The exercise. Reproduce every entry that follows word for word, but omit the images.

Given information.
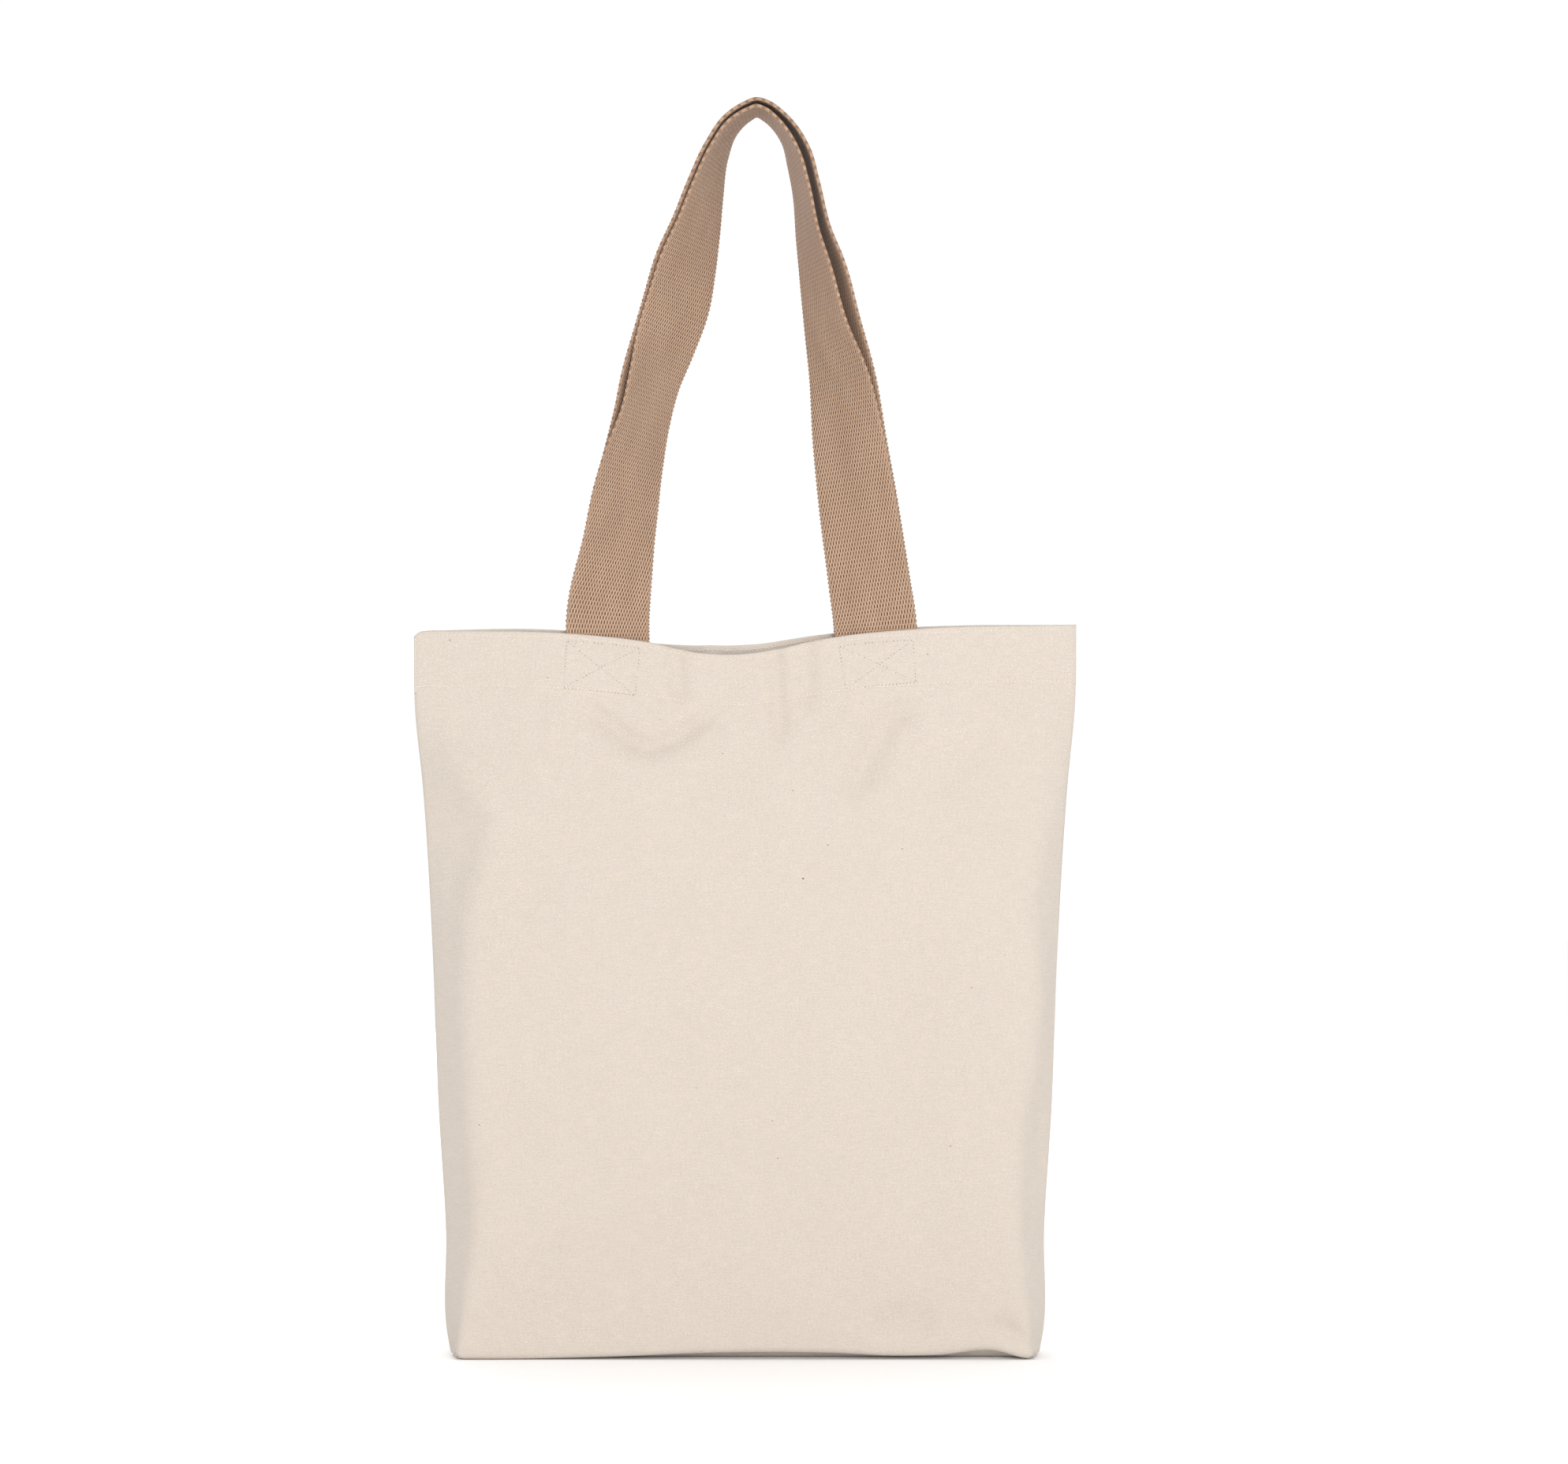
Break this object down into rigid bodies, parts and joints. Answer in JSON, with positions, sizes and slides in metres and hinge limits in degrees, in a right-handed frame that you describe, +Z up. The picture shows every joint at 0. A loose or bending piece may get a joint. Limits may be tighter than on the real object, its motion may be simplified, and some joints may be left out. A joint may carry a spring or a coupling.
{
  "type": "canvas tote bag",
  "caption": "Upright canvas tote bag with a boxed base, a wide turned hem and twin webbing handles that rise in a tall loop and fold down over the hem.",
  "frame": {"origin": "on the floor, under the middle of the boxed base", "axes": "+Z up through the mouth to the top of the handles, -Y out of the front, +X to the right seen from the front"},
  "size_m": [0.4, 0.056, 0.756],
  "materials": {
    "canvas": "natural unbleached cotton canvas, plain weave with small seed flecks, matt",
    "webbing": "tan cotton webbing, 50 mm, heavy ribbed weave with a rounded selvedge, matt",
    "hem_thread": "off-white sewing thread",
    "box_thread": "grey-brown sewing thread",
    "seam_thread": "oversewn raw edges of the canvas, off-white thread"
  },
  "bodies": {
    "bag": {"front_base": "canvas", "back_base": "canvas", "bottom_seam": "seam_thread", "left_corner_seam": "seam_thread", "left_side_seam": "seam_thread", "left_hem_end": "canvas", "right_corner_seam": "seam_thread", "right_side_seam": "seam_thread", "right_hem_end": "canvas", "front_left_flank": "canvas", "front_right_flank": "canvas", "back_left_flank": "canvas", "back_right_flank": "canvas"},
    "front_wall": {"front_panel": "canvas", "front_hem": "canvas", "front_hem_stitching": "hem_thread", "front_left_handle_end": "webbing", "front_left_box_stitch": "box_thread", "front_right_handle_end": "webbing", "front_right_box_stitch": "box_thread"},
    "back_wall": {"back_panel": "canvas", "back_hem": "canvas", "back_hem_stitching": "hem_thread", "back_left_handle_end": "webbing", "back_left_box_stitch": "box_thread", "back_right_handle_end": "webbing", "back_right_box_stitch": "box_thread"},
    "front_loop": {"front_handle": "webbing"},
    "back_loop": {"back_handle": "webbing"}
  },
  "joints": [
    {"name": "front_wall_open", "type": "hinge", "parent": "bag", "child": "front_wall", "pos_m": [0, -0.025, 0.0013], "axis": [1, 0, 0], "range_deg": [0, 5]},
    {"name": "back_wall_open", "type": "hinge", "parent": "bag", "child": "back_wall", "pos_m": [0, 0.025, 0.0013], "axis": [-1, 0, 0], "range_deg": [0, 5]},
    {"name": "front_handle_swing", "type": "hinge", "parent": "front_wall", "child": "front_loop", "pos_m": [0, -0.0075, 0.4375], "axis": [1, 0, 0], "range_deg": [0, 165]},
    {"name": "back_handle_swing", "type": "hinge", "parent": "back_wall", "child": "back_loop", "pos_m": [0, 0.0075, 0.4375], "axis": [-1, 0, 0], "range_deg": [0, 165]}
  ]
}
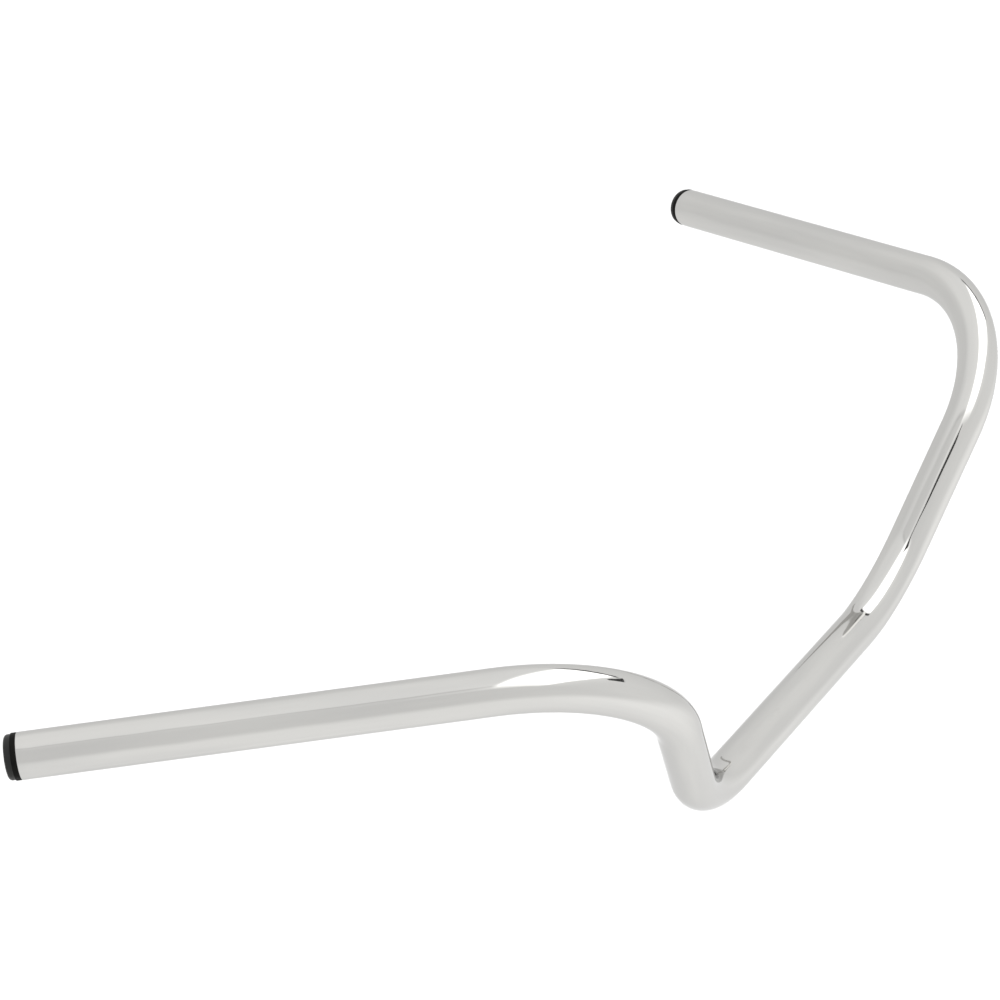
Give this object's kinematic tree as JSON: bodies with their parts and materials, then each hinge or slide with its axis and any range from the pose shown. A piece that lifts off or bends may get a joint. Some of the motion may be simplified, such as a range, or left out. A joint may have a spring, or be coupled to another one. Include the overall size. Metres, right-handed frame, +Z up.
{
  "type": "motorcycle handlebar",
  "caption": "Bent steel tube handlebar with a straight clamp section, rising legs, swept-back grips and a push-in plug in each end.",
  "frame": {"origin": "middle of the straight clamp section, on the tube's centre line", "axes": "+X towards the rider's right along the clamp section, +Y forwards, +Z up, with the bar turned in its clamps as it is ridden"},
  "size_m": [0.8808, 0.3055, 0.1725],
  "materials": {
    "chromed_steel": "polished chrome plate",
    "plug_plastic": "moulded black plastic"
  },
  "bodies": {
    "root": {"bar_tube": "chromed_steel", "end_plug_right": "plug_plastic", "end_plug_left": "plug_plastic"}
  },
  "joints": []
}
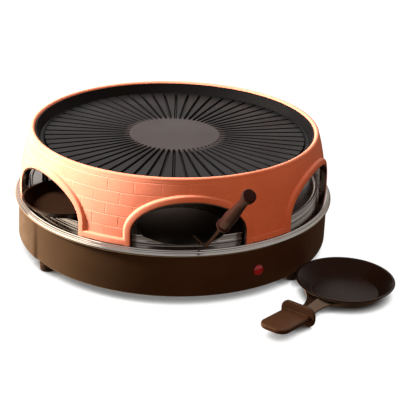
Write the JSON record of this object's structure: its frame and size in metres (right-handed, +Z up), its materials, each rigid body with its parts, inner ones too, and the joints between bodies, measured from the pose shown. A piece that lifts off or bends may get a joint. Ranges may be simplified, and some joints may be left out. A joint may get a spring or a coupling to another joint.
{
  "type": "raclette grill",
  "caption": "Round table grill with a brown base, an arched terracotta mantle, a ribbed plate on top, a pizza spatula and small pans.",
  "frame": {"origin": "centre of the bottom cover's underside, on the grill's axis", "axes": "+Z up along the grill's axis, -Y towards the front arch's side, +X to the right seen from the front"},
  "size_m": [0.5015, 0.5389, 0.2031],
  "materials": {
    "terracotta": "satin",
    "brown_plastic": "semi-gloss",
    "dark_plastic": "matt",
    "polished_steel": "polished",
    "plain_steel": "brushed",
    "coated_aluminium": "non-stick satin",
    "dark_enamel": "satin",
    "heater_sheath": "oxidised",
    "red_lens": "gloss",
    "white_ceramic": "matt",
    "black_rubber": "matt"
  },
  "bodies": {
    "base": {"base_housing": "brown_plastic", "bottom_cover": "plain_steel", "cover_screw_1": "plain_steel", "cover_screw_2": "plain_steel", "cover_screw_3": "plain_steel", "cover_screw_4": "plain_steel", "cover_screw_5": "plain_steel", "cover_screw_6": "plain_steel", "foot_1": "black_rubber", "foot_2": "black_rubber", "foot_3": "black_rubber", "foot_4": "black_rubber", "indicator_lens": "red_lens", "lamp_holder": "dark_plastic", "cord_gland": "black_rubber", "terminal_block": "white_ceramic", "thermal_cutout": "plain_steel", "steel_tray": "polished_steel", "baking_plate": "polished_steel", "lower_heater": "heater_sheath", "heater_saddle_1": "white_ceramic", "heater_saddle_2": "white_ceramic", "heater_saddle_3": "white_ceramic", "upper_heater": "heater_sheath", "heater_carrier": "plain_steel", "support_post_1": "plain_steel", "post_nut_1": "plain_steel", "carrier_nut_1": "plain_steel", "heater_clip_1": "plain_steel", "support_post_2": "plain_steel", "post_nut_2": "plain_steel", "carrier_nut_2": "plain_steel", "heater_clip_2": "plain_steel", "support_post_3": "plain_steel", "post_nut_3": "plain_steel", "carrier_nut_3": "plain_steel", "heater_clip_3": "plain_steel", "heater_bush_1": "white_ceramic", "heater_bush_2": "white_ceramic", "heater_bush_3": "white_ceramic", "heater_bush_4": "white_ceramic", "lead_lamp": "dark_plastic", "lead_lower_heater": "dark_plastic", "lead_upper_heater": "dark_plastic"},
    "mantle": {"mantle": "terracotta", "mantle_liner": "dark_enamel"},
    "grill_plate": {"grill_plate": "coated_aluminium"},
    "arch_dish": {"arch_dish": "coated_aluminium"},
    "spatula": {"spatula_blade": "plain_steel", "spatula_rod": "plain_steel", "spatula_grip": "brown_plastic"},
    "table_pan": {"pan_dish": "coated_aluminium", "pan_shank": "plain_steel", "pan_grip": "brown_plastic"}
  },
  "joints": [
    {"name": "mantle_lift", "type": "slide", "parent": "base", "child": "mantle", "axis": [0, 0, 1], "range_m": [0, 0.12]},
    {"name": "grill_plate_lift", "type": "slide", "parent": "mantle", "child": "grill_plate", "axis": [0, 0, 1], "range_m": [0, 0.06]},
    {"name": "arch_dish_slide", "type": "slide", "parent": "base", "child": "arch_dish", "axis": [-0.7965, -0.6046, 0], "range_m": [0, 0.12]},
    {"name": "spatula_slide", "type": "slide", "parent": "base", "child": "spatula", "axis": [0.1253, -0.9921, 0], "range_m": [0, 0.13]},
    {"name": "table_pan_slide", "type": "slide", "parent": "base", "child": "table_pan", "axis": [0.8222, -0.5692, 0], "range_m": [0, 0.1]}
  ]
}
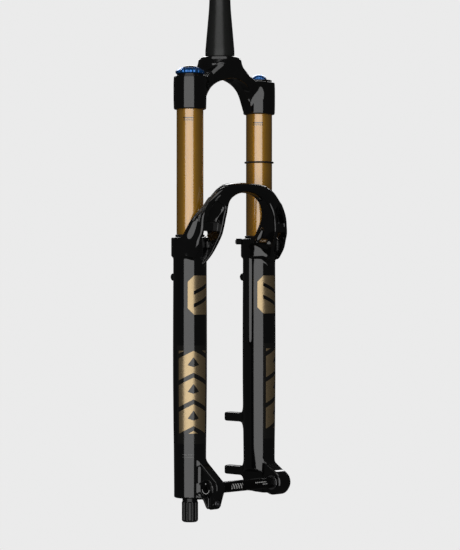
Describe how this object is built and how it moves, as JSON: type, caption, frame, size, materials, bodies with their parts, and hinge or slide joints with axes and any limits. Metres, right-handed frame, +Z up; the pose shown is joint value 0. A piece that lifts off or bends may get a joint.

Result.
Break this object down into rigid bodies, parts and joints. Answer in JSON, with positions, sizes and slides in metres and hinge limits in degrees, in a right-handed frame that you describe, +Z up. The picture shows every joint at 0. A loose or bending piece may get a joint. Limits may be tighter than on the real object, its motion may be simplified, and some joints may be left out. A joint may carry a spring or a coupling.
{
  "type": "canvas tote bag",
  "caption": "Upright canvas tote bag with a boxed base, a wide turned hem and twin webbing handles that rise in a tall loop and fold down over the hem.",
  "frame": {"origin": "on the floor, under the middle of the boxed base", "axes": "+Z up through the mouth to the top of the handles, -Y out of the front, +X to the right seen from the front"},
  "size_m": [0.4, 0.056, 0.756],
  "materials": {
    "canvas": "natural unbleached cotton canvas, plain weave with small seed flecks, matt",
    "webbing": "tan cotton webbing, 50 mm, heavy ribbed weave with a rounded selvedge, matt",
    "hem_thread": "off-white sewing thread",
    "box_thread": "grey-brown sewing thread",
    "seam_thread": "oversewn raw edges of the canvas, off-white thread"
  },
  "bodies": {
    "bag": {"front_base": "canvas", "back_base": "canvas", "bottom_seam": "seam_thread", "left_corner_seam": "seam_thread", "left_side_seam": "seam_thread", "left_hem_end": "canvas", "right_corner_seam": "seam_thread", "right_side_seam": "seam_thread", "right_hem_end": "canvas", "front_left_flank": "canvas", "front_right_flank": "canvas", "back_left_flank": "canvas", "back_right_flank": "canvas"},
    "front_wall": {"front_panel": "canvas", "front_hem": "canvas", "front_hem_stitching": "hem_thread", "front_left_handle_end": "webbing", "front_left_box_stitch": "box_thread", "front_right_handle_end": "webbing", "front_right_box_stitch": "box_thread"},
    "back_wall": {"back_panel": "canvas", "back_hem": "canvas", "back_hem_stitching": "hem_thread", "back_left_handle_end": "webbing", "back_left_box_stitch": "box_thread", "back_right_handle_end": "webbing", "back_right_box_stitch": "box_thread"},
    "front_loop": {"front_handle": "webbing"},
    "back_loop": {"back_handle": "webbing"}
  },
  "joints": [
    {"name": "front_wall_open", "type": "hinge", "parent": "bag", "child": "front_wall", "pos_m": [0, -0.025, 0.0013], "axis": [1, 0, 0], "range_deg": [0, 5]},
    {"name": "back_wall_open", "type": "hinge", "parent": "bag", "child": "back_wall", "pos_m": [0, 0.025, 0.0013], "axis": [-1, 0, 0], "range_deg": [0, 5]},
    {"name": "front_handle_swing", "type": "hinge", "parent": "front_wall", "child": "front_loop", "pos_m": [0, -0.0075, 0.4375], "axis": [1, 0, 0], "range_deg": [0, 165]},
    {"name": "back_handle_swing", "type": "hinge", "parent": "back_wall", "child": "back_loop", "pos_m": [0, 0.0075, 0.4375], "axis": [-1, 0, 0], "range_deg": [0, 165]}
  ]
}
Give this object's kinematic tree as JSON: bodies with their parts and materials, then each hinge or slide with its axis and any range from the pose shown. A piece that lifts off or bends may get a joint. Some of the motion may be simplified, such as a range, or left out. A joint may have a spring, or be coupled to another one. Include the overall size. Metres, right-handed frame, +Z up.
{
  "type": "motorcycle handlebar",
  "caption": "Bent steel tube handlebar with a straight clamp section, rising legs, swept-back grips and a push-in plug in each end.",
  "frame": {"origin": "middle of the straight clamp section, on the tube's centre line", "axes": "+X towards the rider's right along the clamp section, +Y forwards, +Z up, with the bar turned in its clamps as it is ridden"},
  "size_m": [0.8808, 0.3055, 0.1725],
  "materials": {
    "chromed_steel": "polished chrome plate",
    "plug_plastic": "moulded black plastic"
  },
  "bodies": {
    "root": {"bar_tube": "chromed_steel", "end_plug_right": "plug_plastic", "end_plug_left": "plug_plastic"}
  },
  "joints": []
}
Write the JSON record of this object's structure: its frame and size in metres (right-handed, +Z up), its materials, each rigid body with its parts, inner ones too, and the joints between bodies, measured from the pose shown. A piece that lifts off or bends may get a joint. Ranges may be simplified, and some joints may be left out. A joint may get a spring or a coupling to another joint.
{
  "type": "raclette grill",
  "caption": "Round table grill with a brown base, an arched terracotta mantle, a ribbed plate on top, a pizza spatula and small pans.",
  "frame": {"origin": "centre of the bottom cover's underside, on the grill's axis", "axes": "+Z up along the grill's axis, -Y towards the front arch's side, +X to the right seen from the front"},
  "size_m": [0.5015, 0.5389, 0.2031],
  "materials": {
    "terracotta": "satin",
    "brown_plastic": "semi-gloss",
    "dark_plastic": "matt",
    "polished_steel": "polished",
    "plain_steel": "brushed",
    "coated_aluminium": "non-stick satin",
    "dark_enamel": "satin",
    "heater_sheath": "oxidised",
    "red_lens": "gloss",
    "white_ceramic": "matt",
    "black_rubber": "matt"
  },
  "bodies": {
    "base": {"base_housing": "brown_plastic", "bottom_cover": "plain_steel", "cover_screw_1": "plain_steel", "cover_screw_2": "plain_steel", "cover_screw_3": "plain_steel", "cover_screw_4": "plain_steel", "cover_screw_5": "plain_steel", "cover_screw_6": "plain_steel", "foot_1": "black_rubber", "foot_2": "black_rubber", "foot_3": "black_rubber", "foot_4": "black_rubber", "indicator_lens": "red_lens", "lamp_holder": "dark_plastic", "cord_gland": "black_rubber", "terminal_block": "white_ceramic", "thermal_cutout": "plain_steel", "steel_tray": "polished_steel", "baking_plate": "polished_steel", "lower_heater": "heater_sheath", "heater_saddle_1": "white_ceramic", "heater_saddle_2": "white_ceramic", "heater_saddle_3": "white_ceramic", "upper_heater": "heater_sheath", "heater_carrier": "plain_steel", "support_post_1": "plain_steel", "post_nut_1": "plain_steel", "carrier_nut_1": "plain_steel", "heater_clip_1": "plain_steel", "support_post_2": "plain_steel", "post_nut_2": "plain_steel", "carrier_nut_2": "plain_steel", "heater_clip_2": "plain_steel", "support_post_3": "plain_steel", "post_nut_3": "plain_steel", "carrier_nut_3": "plain_steel", "heater_clip_3": "plain_steel", "heater_bush_1": "white_ceramic", "heater_bush_2": "white_ceramic", "heater_bush_3": "white_ceramic", "heater_bush_4": "white_ceramic", "lead_lamp": "dark_plastic", "lead_lower_heater": "dark_plastic", "lead_upper_heater": "dark_plastic"},
    "mantle": {"mantle": "terracotta", "mantle_liner": "dark_enamel"},
    "grill_plate": {"grill_plate": "coated_aluminium"},
    "arch_dish": {"arch_dish": "coated_aluminium"},
    "spatula": {"spatula_blade": "plain_steel", "spatula_rod": "plain_steel", "spatula_grip": "brown_plastic"},
    "table_pan": {"pan_dish": "coated_aluminium", "pan_shank": "plain_steel", "pan_grip": "brown_plastic"}
  },
  "joints": [
    {"name": "mantle_lift", "type": "slide", "parent": "base", "child": "mantle", "axis": [0, 0, 1], "range_m": [0, 0.12]},
    {"name": "grill_plate_lift", "type": "slide", "parent": "mantle", "child": "grill_plate", "axis": [0, 0, 1], "range_m": [0, 0.06]},
    {"name": "arch_dish_slide", "type": "slide", "parent": "base", "child": "arch_dish", "axis": [-0.7965, -0.6046, 0], "range_m": [0, 0.12]},
    {"name": "spatula_slide", "type": "slide", "parent": "base", "child": "spatula", "axis": [0.1253, -0.9921, 0], "range_m": [0, 0.13]},
    {"name": "table_pan_slide", "type": "slide", "parent": "base", "child": "table_pan", "axis": [0.8222, -0.5692, 0], "range_m": [0, 0.1]}
  ]
}
Describe how this object is built and how it moves, as JSON: type, caption, frame, size, materials, bodies with their parts, and hinge or slide joints with axes and any limits. Metres, right-handed frame, +Z up; the pose shown is joint value 0. A piece that lifts off or bends may get a joint.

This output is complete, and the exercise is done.